Desserts are equally traditional, with Eton Mess for me and Hot Chocolate Indulgence Pudding for my sticky-chinned companion. Mr Liz's is the more exciting - you have to allow 15 minutes for it to be cooked, and it arrives, seductively molten, in a teacup that proves too hot for Mr Liz to ever grasp hold of, despite his increasingly desperate attempts to do so. My Eton Mess is a well-executed classic, with a good ratio of cream to meringue to fruit, and some entirely unnecessary ice cream hidden at the bottom.
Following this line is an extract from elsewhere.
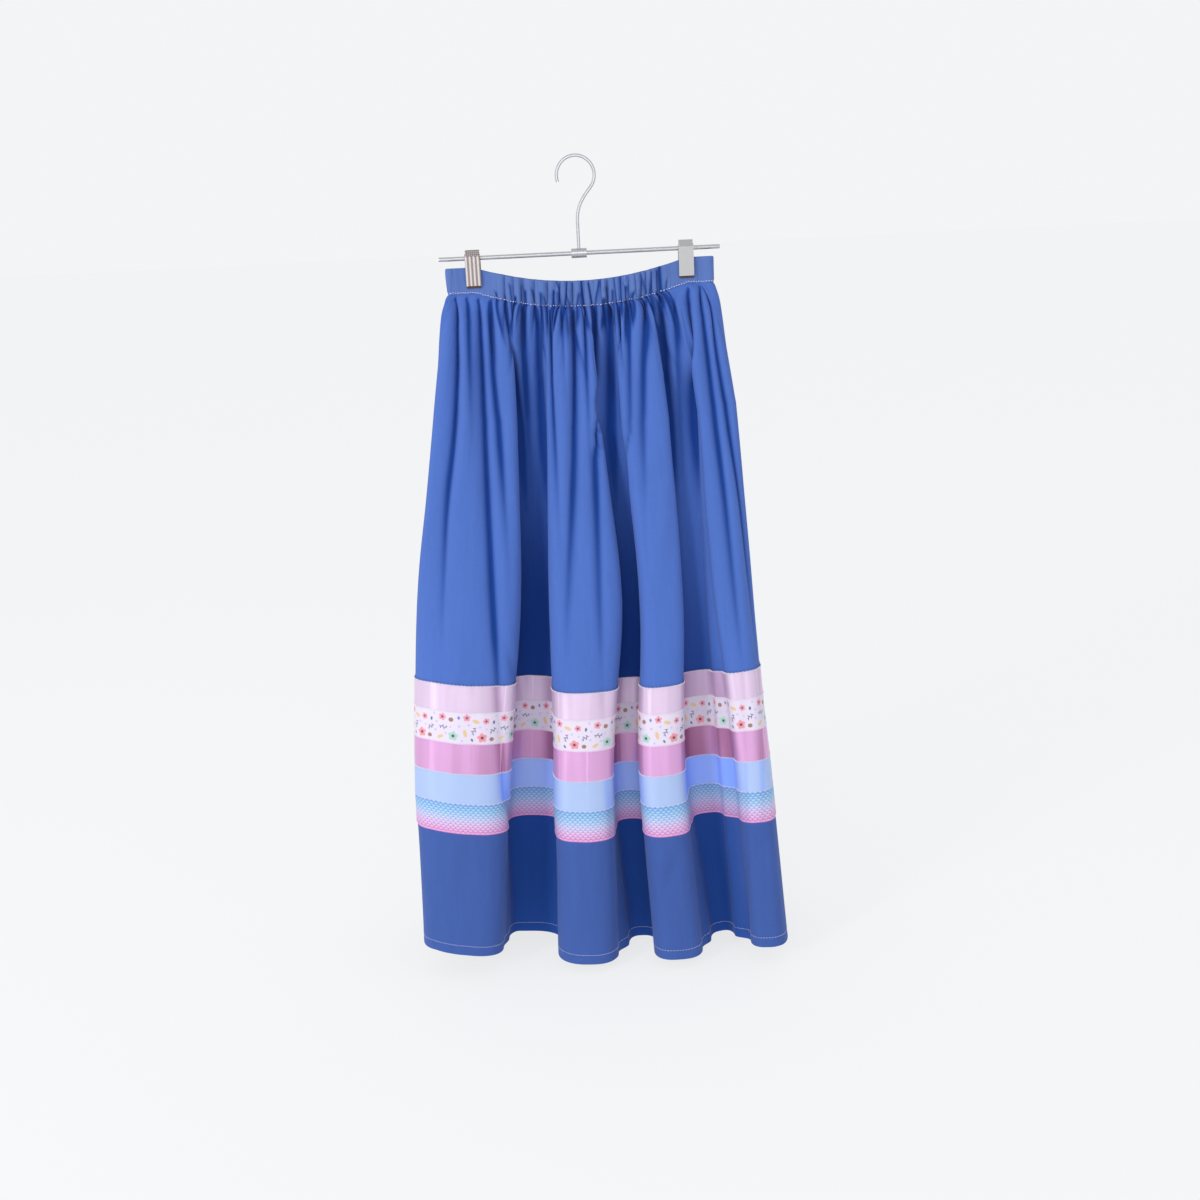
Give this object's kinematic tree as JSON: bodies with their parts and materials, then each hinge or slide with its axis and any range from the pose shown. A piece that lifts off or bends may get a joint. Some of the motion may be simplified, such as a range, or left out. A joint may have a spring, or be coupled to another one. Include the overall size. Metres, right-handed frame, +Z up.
{
  "type": "ribbon skirt on a clip hanger",
  "caption": "Long gathered blue cotton skirt with five sewn ribbon bands above the hem, hanging from the spring clips of a plain wire hanger.",
  "frame": {"origin": "inside top of the hanger's hook, where a rail carries it", "axes": "+Z up; the front of the skirt faces -Y; +X to the right as seen from the front"},
  "size_m": [0.4702, 0.1972, 0.9876],
  "materials": {
    "blue_cotton": "matt plain-weave cotton",
    "ribbon_pale_pink": "satin",
    "ribbon_floral": "smooth woven, printed with small flowers",
    "ribbon_rose": "satin",
    "ribbon_sky_blue": "matt satin",
    "ribbon_scale": "smooth woven, printed with scales from turquoise to pink",
    "hanger_steel": "satin bright steel",
    "clip_rubber": "matt dark rubber"
  },
  "bodies": {
    "root": {"panel_front": "blue_cotton", "waist_casing_front": "blue_cotton", "hem_turn_front": "blue_cotton", "ribbon_1_pale_pink_front": "ribbon_pale_pink", "ribbon_2_floral_front": "ribbon_floral", "ribbon_3_rose_front": "ribbon_rose", "ribbon_4_sky_blue_front": "ribbon_sky_blue", "ribbon_5_scale_front": "ribbon_scale", "panel_back": "blue_cotton", "waist_casing_back": "blue_cotton", "hem_turn_back": "blue_cotton", "ribbon_1_pale_pink_back": "ribbon_pale_pink", "ribbon_2_floral_back": "ribbon_floral", "ribbon_3_rose_back": "ribbon_rose", "ribbon_4_sky_blue_back": "ribbon_sky_blue", "ribbon_5_scale_back": "ribbon_scale", "hanger_bar": "hanger_steel", "hanger_boss": "hanger_steel", "hanger_hook": "hanger_steel", "clip_left_jaw_front": "hanger_steel", "clip_left_jaw_back": "hanger_steel", "clip_left_spring": "hanger_steel", "clip_left_pad_front": "clip_rubber", "clip_left_pad_back": "clip_rubber", "clip_right_jaw_front": "hanger_steel", "clip_right_jaw_back": "hanger_steel", "clip_right_spring": "hanger_steel", "clip_right_pad_front": "clip_rubber", "clip_right_pad_back": "clip_rubber"}
  },
  "joints": []
}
I eat it anyway, and then have to get a taxi home as I am too fat to waddle to the train station.

Overall, we have a very pleasant dining experience - the food is good, the staff are lovely and the wine list is well-chosen, with nothing on the main list over £30. If "pleasant" sounds like an faint insult, it's not: it's just that there are no surprises here. This is not cutting-edge dining - it's traditional, classic cooking at reasonable city centre prices (between £11.95 and £23.95 for a main), and sometimes that's exactly what you want.
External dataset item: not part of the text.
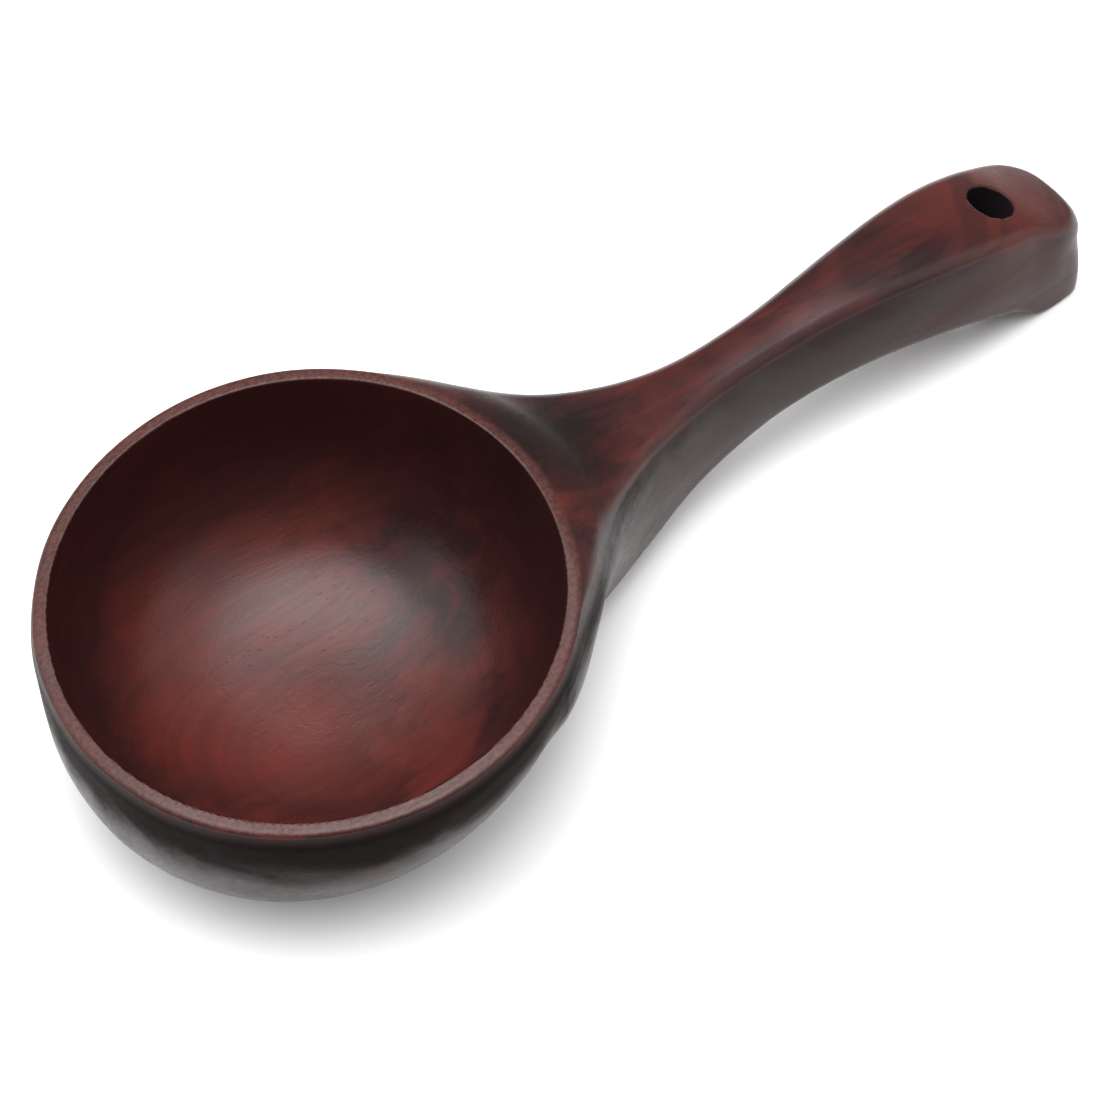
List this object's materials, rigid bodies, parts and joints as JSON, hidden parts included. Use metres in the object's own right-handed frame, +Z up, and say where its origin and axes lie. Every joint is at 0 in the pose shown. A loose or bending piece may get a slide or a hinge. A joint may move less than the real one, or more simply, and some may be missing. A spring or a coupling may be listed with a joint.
{
  "type": "wooden ladle",
  "caption": "Round-cupped wooden ladle with a spread handle root, an arched handle and a broad tip drilled for hanging.",
  "frame": {"origin": "on the table, on the face of the cup's foot, straight below the middle of the cup's mouth", "axes": "+X along the handle towards its tip, +Z up through the cup's mouth, +Y to the left seen from the cup"},
  "size_m": [0.2265, 0.0918, 0.044],
  "materials": {
    "stained_wood": "dark red-brown stain under satin lacquer"
  },
  "bodies": {
    "root": {"bowl": "stained_wood", "handle": "stained_wood"}
  },
  "joints": []
}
And the other restaurant I mentioned at the beginning? I'll be writing up Room next week, but at first glance you'd be forgiven for thinking that the two would be pretty similar - different ends of the same street, similar prices, menu full of nice things most people would enjoy eating. However, whilst Room pushes the boundaries in constantly coming up with twists on classic dishes, 47 King Street West just serves them up as they are. An uncharitable soul might suggest that 47 King Street West is a little dated, but for me it's all just part of Manchester's rich tapestry - now excuse me while I go and drape myself over that Lamborghini.

- 47 King Street West is at, erm, 47 King Street West, Manchester M3 2PW, tel 0161 8391929. We were invited to review the restaurant via Manchester Confidential and were not asked to pay for our meal.